Moreover: Québecor has broad shoulders to bear the weight of competition. The Québecor Empire made $201 million in profits and $4.21 billion in revenues in 2011. They are the dominant player in the television distribution industry in Québec and third in Canada, they are the largest French magazine publishers in Québec, with 26 dailies and 236 weeklies sold, and they own 17 publishing companies, to name a few of their properties.
The radio sector may however raise some concerns. BCE is acquiring three French-language radio networks, including NRJ and Red FM whose French market shares are 85% in Gatineau-Ottawa, 72% in Sherbrooke, and 57% in Trois-Rivières. That’s a lot, but this situation existed before the proposed acquisition and the CRTC did not seem to be very concerned.
That being said, the risks of abuse of power by BCE are present in the Québec market as well as in the Anglophones markets, just as they existed with Québecor’s acquisition of TVA. These risks must be dealt with by regulation or by condition of license.
As was mentioned previously, the cultural, political and economic sectors in Québec insist that Astral’s head office and programming decisions remain in Québec.

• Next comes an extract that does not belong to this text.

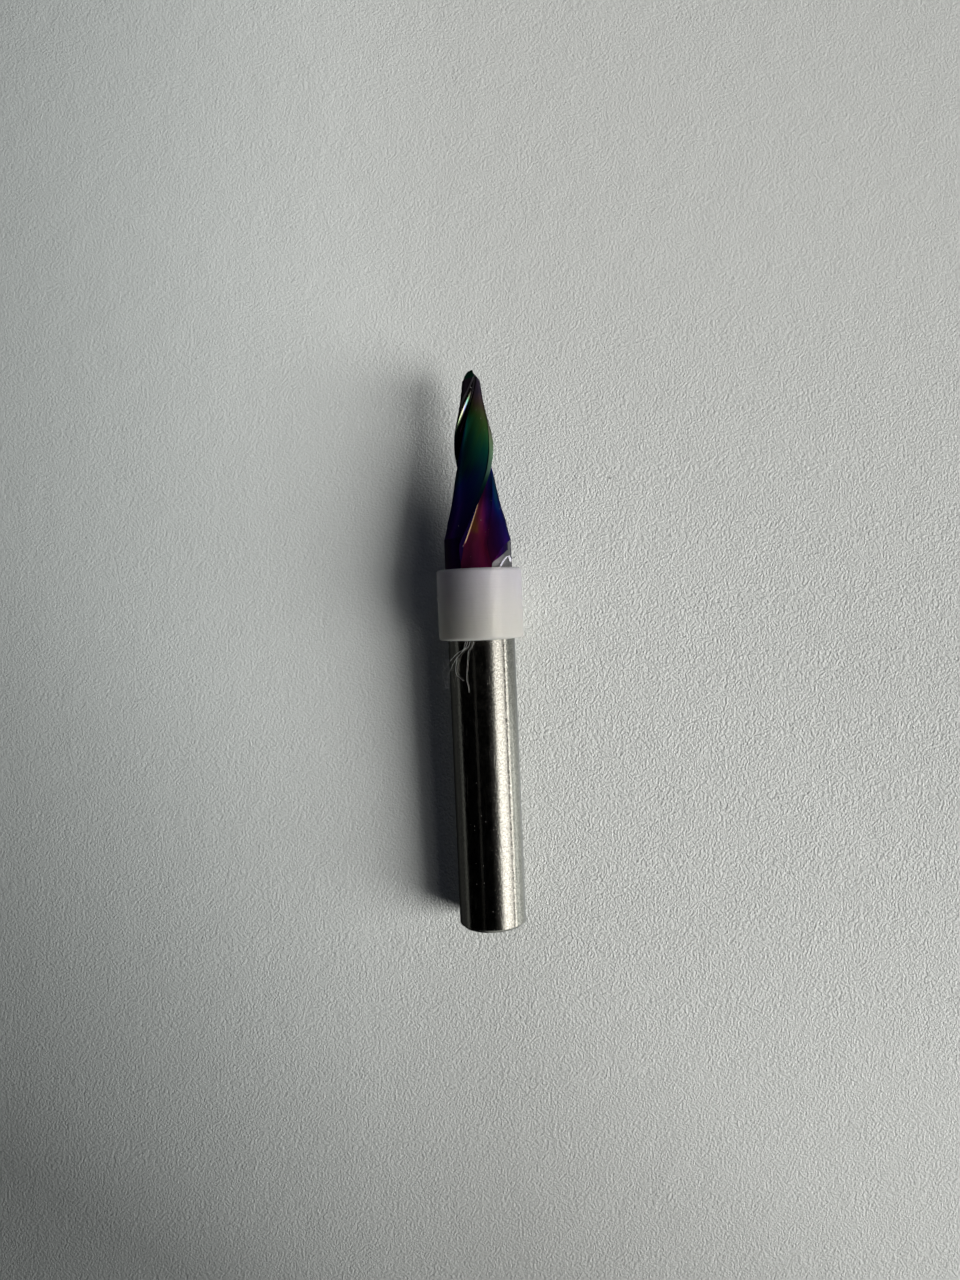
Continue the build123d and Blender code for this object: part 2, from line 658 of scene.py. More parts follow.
def make_winding(law: CutterLaw) -> NodeTree:
    """Group that tells where a point lies on the wound cutter.

    Args:
        law: The law that the cutter follows.

    Returns:
        A group that puts out the phase round from the edge, which is 0 at the edge, grows
        through the flute and over the back, and is 1 at the next edge, and the height in
        millimetres.
    """
    sheet, _, target = new_group("winding", {}, {"Phase": "Float", "Height": "Float"})
    axes = sheet.axes(sheet.millimetres())
    held = sheet.math("MINIMUM", sheet.math("MAXIMUM", axes[2], law.helix_end), law.ball_seam)
    fall = sheet.times(sheet.less(held, law.cone_foot), law.cone_slope)
    radius = sheet.less(law.shank_radius, fall)
    growth = sheet.math("LOGARITHM", sheet.math("DIVIDE", law.shank_radius, radius), math.e)
    turn = sheet.line(growth, law.helix_rate, math.radians(law.edge_bearing - 90))
    behind = sheet.less(sheet.math("ARCTAN2", axes[1], axes[0]), turn)
    phase = sheet.math("FRACT", sheet.math("DIVIDE", behind, math.radians(law.pitch)))
    sheet.feed(target, {"Phase": phase, "Height": axes[2]})
    return sheet.tree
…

It is a condition demanded by most interveners in Québec. Given the specificity of French-language broadcasting, and the economic and cultural impact that BCE will have, the Commission needs to make this a requirement.

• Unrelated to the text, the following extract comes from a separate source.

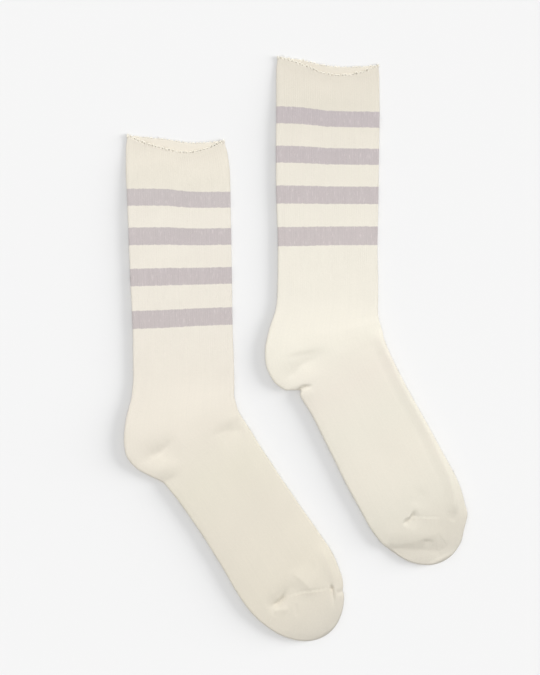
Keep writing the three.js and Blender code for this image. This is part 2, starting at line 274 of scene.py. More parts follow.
# Tints of the cream yarn along each sock, as rendered on the pale floor: distance along, then red, green, blue
CREAM_TINTS = {
    "left_sock": [
        (0, 234, 227, 213),
        (35, 236, 230, 216),
        (65, 240, 234, 222),
        (150, 239, 233, 221),
        (215, 237, 230, 217),
        (250, 236, 229, 215),
        (290, 232, 226, 210),
        (340, 230, 223, 208),
        (395, 229, 222, 206),
        (425, 227, 220, 205),
        (454, 219, 213, 200),
    ],
    "right_sock": [
        (0, 229, 222, 208),
        (35, 231, 225, 211),
        (62, 237, 231, 218),
        (130, 240, 235, 222),
        (200, 242, 237, 224),
        (240, 242, 237, 223),
        (275, 238, 231, 218),
        (310, 236, 231, 217),
        (350, 236, 230, 216),
        (390, 231, 226, 212),
        (420, 224, 218, 204),
        (446, 224, 218, 205),
    ],
}
MAUVE_TINTS = {
    "left_sock": [(40, 202, 194, 193), (100, 201, 192, 192), (160, 201, 192, 191)],
    "right_sock": [(38, 198, 189, 190), (100, 201, 192, 192), (155, 204, 195, 194)],
}
CUFF_YARN_TINT = (250, 245, 232)
FLOOR_SEEN = 246
FLOOR_REACH, FLOOR_AT, FLOOR_CELLS = 12000.0, -0.05, 8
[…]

The other important issue is the purchase of the privately owned conventional channel “V” by BCE. The negotiations had already begun before the announcement of the acquisition of Astral and were interrupted. If they were to resume, Québecor, Cogeco and many other players will have major arguments to oppose the transaction. BCE could not hold a French-language conventional channel without downloading several specialized services and radio stations. We’re not there yet, but the transaction’s major players already are!